In the 2022 Uttar Pradesh Legislative Assembly election, Singh representing Jansatta Dal (Loktantrik) defeated Samajwadi Party's Gulshan Yadav of the Samajwadi Party by a margin of 30,315 votes, acquiring a total of 99,612. Singh has consecutively been elected as the representative of Kunda assembly for the seventh time in 2022.

== Controversies ==
=== POTA charges ===
In 2002, on an FIR filed by a dissident Bharatiya Janata Party (BJP) MLA Puran Singh Bundela of alleged kidnapping and threatening with dire consequences, got Raghuraj arrested on the orders of then Chief Minister Mayawati at the early hours about 4:00 A.M. of 2 November 2002. Later Mayawati-led government in Uttar Pradesh declared him a terrorist, and he was sent to jail under Prevention of Terrorism Act (POTA), along with his father Uday Pratap Singh and cousin Akshay Pratap Singh. Subsequently, Akshay managed to get bail, but Raghuraj's pleas were rejected many times. In June 2006, Raja Bhaiya was acquitted of all charges by a specially designated POTA court.

===From jail to cabinet minister===
Within 25 minutes of Mulayam Singh Yadav's government coming to power in 2003, all POTA charges against him were dropped. However, the Supreme Court of India debarred the state government from dismissing POTA charges. Eventually the POTA Act was repealed in 2004, and although the court again refused to release Raghuraj. He subsequently became a powerful man in the government, and was accused by police officer R.S. Pandey (who led the raid on his house) of having launched a vendetta against him. Eventually R.S. Pandey was killed in a road accident, which is currently being investigated by the CBI.

=== DSP Zia Ul Haq murder case ===
On 3 March 2013, Deputy Superintendent of Police (DSP) Zia Ul Haq was killed in Kunda, a constituency represented by Raghuraj Pratap Singh, during clashes that followed the shooting of the village head, Nanhe Lal Yadav. Following a complaint by the deceased officer's wife, Parveen Azad, a case was initiated against Raghuraj for his alleged involvement. The FIR identified Gulshan Yadav, the chairman of Kunda Nagar Panchayat, Harion Srivastava, a representative of Raja Bhaiya, Guddu Singh, Raja Bhaiya's driver, and two other villagers, Kamta Prasad Pal and Rajesh Kumar Pal, as primary suspects. Additional murder charges were filed against others named in the FIR. The Central Bureau of Investigation (CBI) took over the case, for further investigation. On 3 March 2013, Raja Bhaiya resigned from the state cabinet. On 1 August 2013, the CBI filed the final report in the CBI court giving a clean chit to Raja Bhaiya. On 11 October 2013, he was reappointed a cabinet minister with the portfolio of Food and Civil Supplies.

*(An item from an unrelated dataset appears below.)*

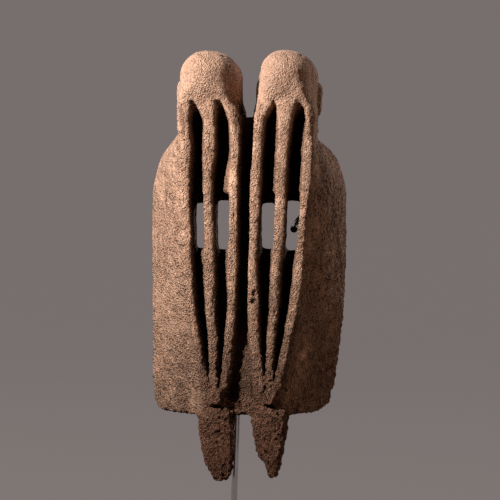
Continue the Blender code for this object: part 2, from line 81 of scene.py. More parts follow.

=== Dilerganj massacre ===
His name first surfaced in Dilerganj massacre case when bodies of young girls were found in river. A mob allegedly associated with him had torched a village where villagers had refused to pay protection money to local musclemen.

=== CBI probe ===
The CBI which was probing the killing of DSP Zia Ul Haq gave him a clean chit in 2013.

=== Irregularity in PDS ===
CBI probe in multi crore PDS scam was initiated. It was alleged that wheat & rice were diverged from Public Distribution System and even exported when he was minister of food & civil supplies.

=== Domestic abuse case ===
In 2025, an FIR was filed against him by his wife at a police station in Delhi for alleged physical and mental harassment.